◆ Task details:
Look through the data for the string "handed". Copy every line where it is found.

---------- Records for this task ----------

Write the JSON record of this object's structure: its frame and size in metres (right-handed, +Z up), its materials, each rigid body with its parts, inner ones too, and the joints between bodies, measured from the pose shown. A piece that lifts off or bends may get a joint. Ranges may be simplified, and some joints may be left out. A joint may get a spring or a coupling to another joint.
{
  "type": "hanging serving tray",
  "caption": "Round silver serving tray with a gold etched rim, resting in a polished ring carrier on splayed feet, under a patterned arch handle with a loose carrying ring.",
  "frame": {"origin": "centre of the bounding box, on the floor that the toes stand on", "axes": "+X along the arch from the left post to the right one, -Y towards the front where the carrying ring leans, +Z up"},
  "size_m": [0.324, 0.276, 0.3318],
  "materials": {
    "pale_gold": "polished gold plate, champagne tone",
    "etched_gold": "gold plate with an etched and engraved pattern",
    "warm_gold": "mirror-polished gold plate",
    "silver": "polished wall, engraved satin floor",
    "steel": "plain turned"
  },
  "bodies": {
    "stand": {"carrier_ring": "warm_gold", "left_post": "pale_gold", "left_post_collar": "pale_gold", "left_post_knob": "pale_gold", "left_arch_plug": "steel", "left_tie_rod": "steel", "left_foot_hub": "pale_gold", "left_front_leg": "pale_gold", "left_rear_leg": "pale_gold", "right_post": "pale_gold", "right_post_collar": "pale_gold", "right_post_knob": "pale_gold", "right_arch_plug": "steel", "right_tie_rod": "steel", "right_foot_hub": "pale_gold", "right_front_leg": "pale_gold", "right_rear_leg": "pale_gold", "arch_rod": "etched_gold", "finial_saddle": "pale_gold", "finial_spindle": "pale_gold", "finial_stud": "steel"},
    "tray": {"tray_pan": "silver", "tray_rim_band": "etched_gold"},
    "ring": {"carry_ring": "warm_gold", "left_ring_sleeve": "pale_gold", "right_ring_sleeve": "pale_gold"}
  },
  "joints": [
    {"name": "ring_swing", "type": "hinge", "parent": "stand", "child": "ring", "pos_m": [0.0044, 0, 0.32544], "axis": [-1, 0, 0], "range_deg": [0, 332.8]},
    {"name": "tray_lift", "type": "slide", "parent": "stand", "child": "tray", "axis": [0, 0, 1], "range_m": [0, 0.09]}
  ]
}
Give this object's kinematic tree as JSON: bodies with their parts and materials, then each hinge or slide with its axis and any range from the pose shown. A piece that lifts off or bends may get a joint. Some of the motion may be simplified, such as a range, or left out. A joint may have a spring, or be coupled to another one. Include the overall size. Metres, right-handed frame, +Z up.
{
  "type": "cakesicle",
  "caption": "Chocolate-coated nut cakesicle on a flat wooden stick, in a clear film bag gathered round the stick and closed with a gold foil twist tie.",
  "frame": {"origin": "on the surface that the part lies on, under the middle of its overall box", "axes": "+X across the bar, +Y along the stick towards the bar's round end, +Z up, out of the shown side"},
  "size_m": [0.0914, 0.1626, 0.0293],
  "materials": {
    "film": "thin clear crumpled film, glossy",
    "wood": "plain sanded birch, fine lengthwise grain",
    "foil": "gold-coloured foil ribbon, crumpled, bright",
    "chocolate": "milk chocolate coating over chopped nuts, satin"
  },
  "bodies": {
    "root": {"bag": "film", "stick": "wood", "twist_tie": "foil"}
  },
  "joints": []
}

----------
---------- Records for this task ----------

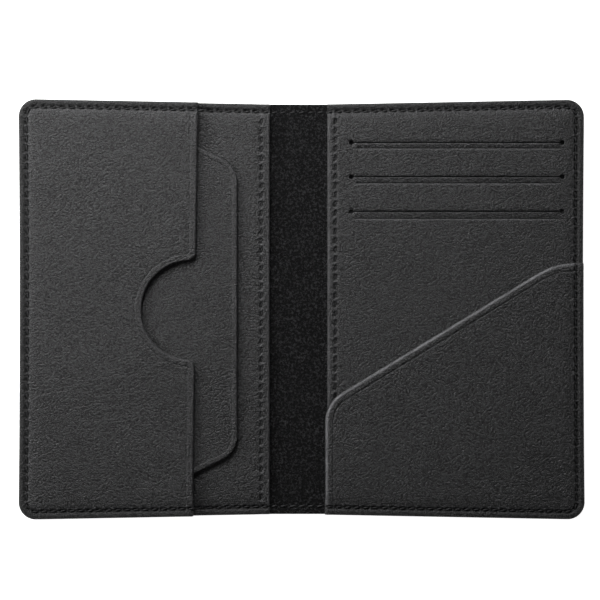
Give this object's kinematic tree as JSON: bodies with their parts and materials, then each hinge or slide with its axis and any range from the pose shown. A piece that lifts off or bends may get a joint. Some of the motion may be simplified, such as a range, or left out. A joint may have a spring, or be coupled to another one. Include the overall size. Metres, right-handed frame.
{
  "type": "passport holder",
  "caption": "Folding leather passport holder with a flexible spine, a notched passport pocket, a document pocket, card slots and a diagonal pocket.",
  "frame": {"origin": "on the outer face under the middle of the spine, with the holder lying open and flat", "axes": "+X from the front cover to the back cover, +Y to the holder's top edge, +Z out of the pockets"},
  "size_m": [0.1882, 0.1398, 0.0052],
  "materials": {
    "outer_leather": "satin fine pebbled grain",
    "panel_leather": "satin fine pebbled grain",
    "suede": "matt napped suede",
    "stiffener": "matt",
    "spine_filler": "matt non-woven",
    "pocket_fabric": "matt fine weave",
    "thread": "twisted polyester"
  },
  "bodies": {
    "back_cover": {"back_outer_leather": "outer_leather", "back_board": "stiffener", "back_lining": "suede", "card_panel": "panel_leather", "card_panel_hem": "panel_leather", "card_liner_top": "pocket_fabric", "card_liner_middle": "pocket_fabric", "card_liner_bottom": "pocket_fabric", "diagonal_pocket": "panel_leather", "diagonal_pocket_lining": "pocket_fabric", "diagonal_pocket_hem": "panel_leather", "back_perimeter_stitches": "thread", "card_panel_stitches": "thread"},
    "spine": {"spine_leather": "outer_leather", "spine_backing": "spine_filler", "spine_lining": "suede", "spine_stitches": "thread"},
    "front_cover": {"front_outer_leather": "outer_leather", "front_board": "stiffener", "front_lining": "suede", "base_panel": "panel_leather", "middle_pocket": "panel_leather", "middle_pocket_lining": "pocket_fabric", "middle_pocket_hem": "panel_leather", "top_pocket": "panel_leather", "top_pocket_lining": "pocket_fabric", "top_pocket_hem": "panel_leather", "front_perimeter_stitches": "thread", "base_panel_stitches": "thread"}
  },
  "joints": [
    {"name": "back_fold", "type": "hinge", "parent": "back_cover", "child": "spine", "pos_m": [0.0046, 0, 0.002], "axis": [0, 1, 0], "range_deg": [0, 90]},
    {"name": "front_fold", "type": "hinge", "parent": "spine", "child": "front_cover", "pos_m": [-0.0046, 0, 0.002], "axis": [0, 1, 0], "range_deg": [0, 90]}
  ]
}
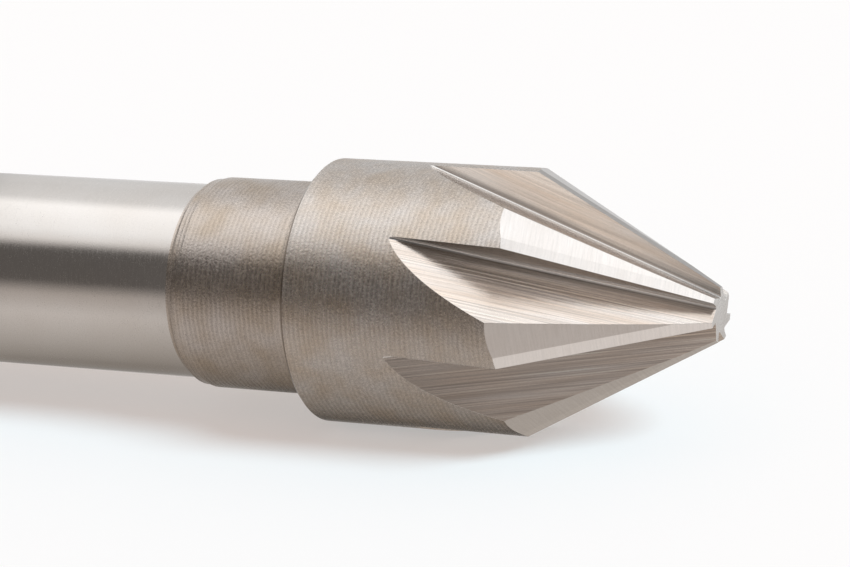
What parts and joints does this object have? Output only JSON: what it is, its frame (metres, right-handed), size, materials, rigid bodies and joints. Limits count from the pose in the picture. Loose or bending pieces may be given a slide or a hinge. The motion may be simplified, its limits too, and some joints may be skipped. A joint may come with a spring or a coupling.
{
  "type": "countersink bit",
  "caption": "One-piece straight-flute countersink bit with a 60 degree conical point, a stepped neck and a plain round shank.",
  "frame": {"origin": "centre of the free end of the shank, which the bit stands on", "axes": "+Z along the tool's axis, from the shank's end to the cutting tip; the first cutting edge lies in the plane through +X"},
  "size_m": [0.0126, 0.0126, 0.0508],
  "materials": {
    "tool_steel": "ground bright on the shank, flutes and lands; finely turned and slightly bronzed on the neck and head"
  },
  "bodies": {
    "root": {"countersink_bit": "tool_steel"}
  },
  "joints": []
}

----------
---------- Records for this task ----------

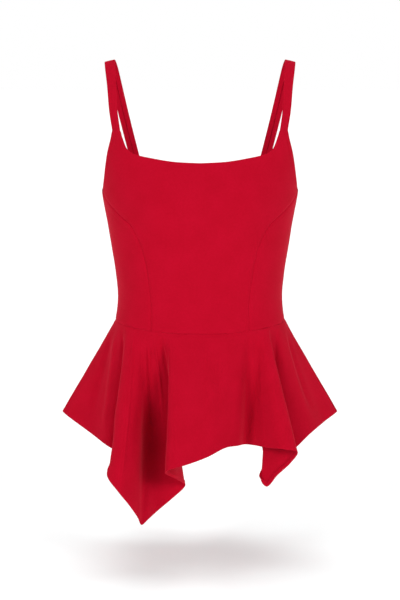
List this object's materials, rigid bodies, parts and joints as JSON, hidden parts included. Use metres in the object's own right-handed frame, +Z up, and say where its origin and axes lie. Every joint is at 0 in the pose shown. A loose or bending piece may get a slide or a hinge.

----------

◆ Final result:
Write the JSON record of this object's structure: its frame and size in metres (right-handed, +Z up), its materials, each rigid body with its parts, inner ones too, and the joints between bodies, measured from the pose shown. A piece that lifts off or bends may get a joint. Ranges may be simplified, and some joints may be left out. A joint may get a spring or a coupling to another joint.
Give this object's kinematic tree as JSON: bodies with their parts and materials, then each hinge or slide with its axis and any range from the pose shown. A piece that lifts off or bends may get a joint. Some of the motion may be simplified, such as a range, or left out. A joint may have a spring, or be coupled to another one. Include the overall size. Metres, right-handed frame, +Z up.
Give this object's kinematic tree as JSON: bodies with their parts and materials, then each hinge or slide with its axis and any range from the pose shown. A piece that lifts off or bends may get a joint. Some of the motion may be simplified, such as a range, or left out. A joint may have a spring, or be coupled to another one. Include the overall size. Metres, right-handed frame.
What parts and joints does this object have? Output only JSON: what it is, its frame (metres, right-handed), size, materials, rigid bodies and joints. Limits count from the pose in the picture. Loose or bending pieces may be given a slide or a hinge. The motion may be simplified, its limits too, and some joints may be skipped. A joint may come with a spring or a coupling.
List this object's materials, rigid bodies, parts and joints as JSON, hidden parts included. Use metres in the object's own right-handed frame, +Z up, and say where its origin and axes lie. Every joint is at 0 in the pose shown. A loose or bending piece may get a slide or a hinge.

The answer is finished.